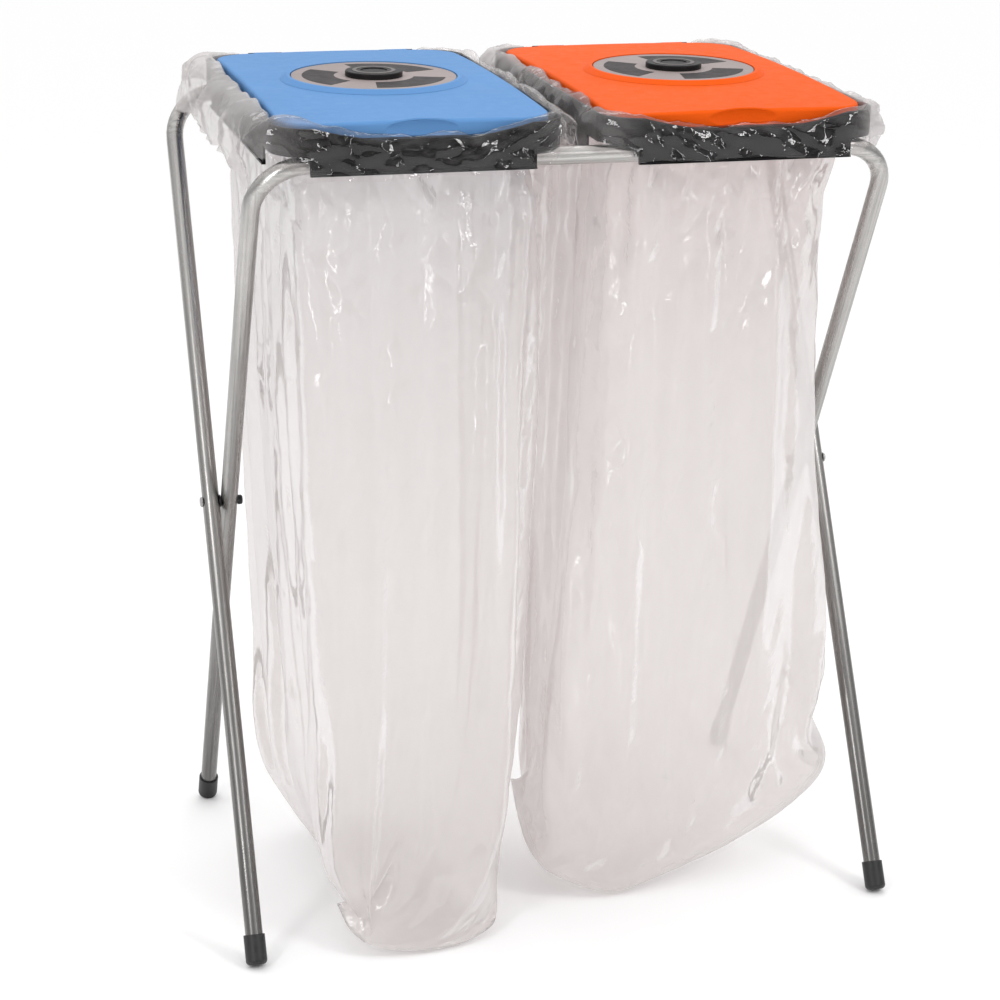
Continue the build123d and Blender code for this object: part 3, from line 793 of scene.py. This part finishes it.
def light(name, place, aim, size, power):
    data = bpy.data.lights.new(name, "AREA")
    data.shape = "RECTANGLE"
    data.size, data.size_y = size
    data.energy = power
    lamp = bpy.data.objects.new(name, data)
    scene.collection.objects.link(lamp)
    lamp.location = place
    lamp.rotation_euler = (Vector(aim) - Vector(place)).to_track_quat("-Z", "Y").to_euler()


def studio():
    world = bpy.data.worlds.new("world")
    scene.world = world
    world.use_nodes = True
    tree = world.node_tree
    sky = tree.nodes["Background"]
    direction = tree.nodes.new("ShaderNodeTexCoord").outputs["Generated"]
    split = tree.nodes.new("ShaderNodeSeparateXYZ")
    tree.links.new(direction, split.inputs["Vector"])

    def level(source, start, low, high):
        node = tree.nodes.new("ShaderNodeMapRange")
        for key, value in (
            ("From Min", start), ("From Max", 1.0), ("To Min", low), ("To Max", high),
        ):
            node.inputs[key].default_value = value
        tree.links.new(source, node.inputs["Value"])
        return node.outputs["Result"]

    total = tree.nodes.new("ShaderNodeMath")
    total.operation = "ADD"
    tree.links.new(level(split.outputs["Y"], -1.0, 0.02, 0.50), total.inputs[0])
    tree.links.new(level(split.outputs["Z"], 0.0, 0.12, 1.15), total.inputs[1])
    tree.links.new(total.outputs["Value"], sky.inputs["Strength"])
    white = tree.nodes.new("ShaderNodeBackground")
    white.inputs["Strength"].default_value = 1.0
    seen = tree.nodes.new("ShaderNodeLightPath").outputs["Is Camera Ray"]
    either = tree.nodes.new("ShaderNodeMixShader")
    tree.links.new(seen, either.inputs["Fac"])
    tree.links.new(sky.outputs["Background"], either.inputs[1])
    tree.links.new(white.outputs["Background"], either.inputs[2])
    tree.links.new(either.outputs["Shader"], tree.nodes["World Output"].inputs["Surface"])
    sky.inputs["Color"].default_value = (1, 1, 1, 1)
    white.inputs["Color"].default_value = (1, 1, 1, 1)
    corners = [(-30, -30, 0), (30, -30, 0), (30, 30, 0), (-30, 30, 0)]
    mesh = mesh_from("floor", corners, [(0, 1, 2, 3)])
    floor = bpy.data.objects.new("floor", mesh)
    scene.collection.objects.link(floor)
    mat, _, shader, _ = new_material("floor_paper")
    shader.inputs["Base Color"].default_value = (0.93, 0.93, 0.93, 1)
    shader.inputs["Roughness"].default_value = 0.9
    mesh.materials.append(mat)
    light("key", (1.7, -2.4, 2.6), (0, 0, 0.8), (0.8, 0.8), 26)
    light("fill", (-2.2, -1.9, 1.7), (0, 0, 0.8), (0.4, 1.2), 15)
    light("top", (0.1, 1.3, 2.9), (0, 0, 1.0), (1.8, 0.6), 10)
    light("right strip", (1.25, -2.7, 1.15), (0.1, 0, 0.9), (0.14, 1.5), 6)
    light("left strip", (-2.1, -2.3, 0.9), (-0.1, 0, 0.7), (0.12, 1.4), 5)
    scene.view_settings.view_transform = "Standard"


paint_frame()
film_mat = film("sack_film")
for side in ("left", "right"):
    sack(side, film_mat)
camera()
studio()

* * *

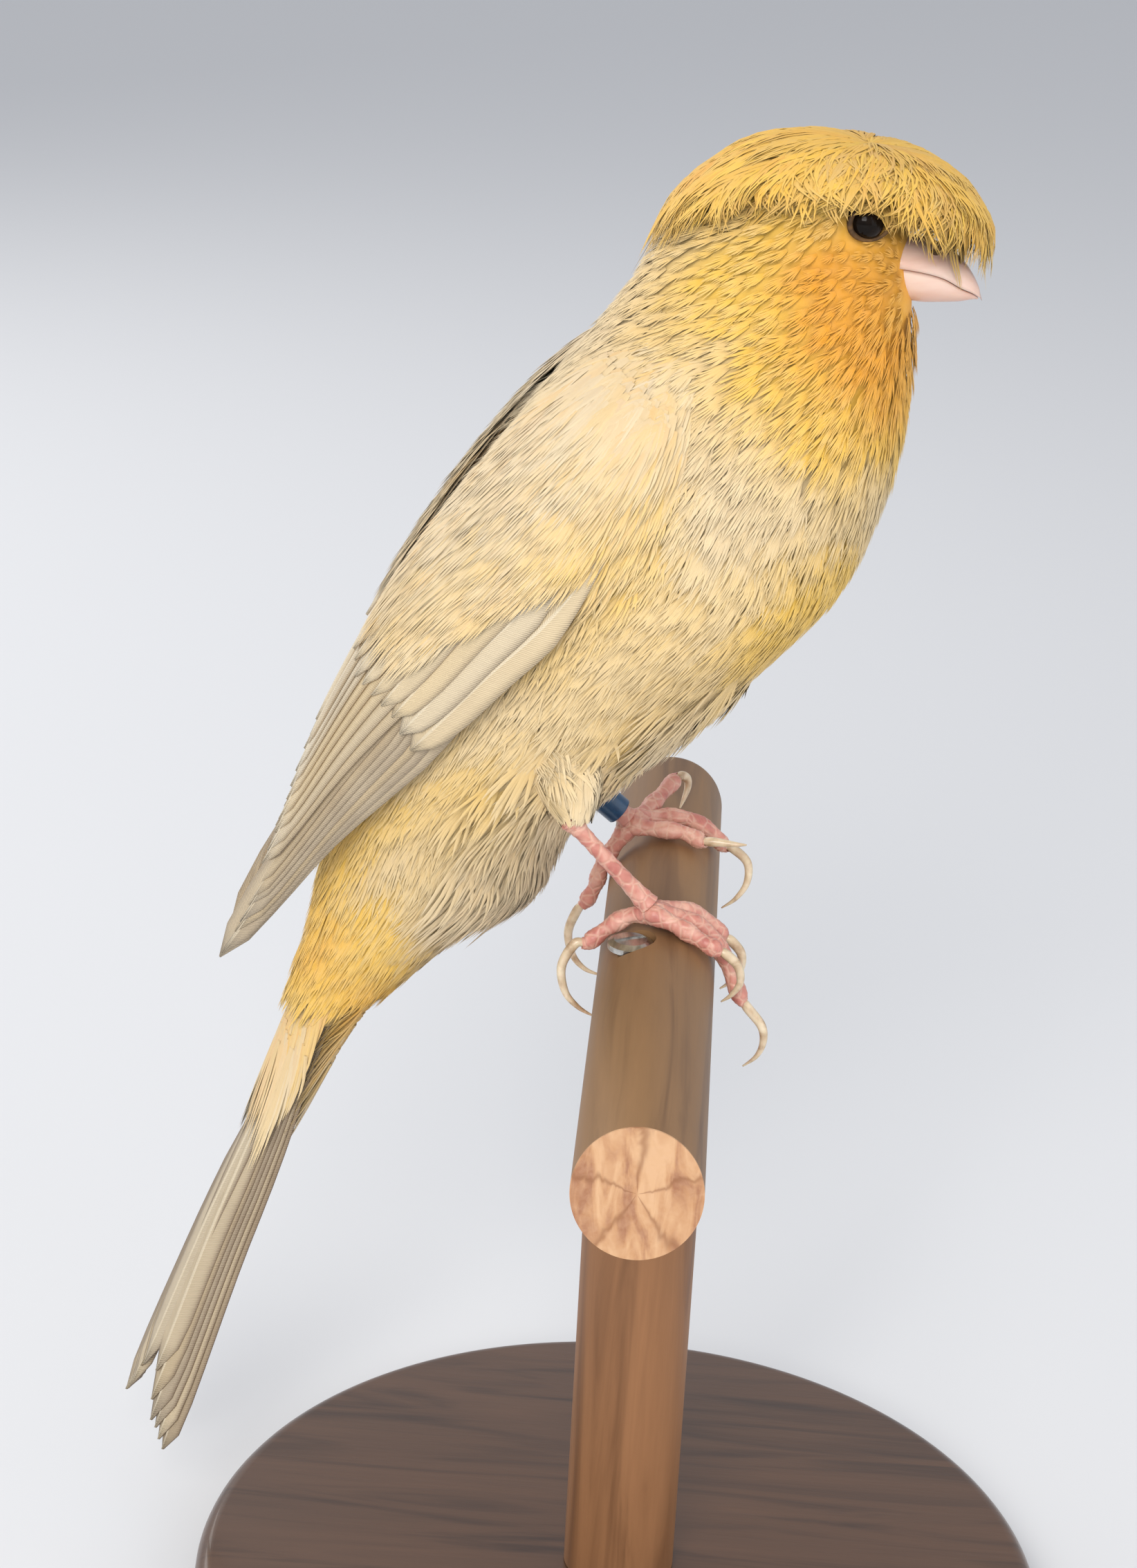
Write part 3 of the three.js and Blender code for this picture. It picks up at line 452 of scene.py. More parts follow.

→ EXERCISE GOAL: Set down, exactly and alone, the run of lines from the line that has "Continue the build123d" to the line that has "lamp.rotation_euler = (Vector(aim)".

→ RESULT FOR THIS TASK:
Continue the build123d and Blender code for this object: part 3, from line 793 of scene.py. This part finishes it.
def light(name, place, aim, size, power):
    data = bpy.data.lights.new(name, "AREA")
    data.shape = "RECTANGLE"
    data.size, data.size_y = size
    data.energy = power
    lamp = bpy.data.objects.new(name, data)
    scene.collection.objects.link(lamp)
    lamp.location = place
    lamp.rotation_euler = (Vector(aim) - Vector(place)).to_track_quat("-Z", "Y").to_euler()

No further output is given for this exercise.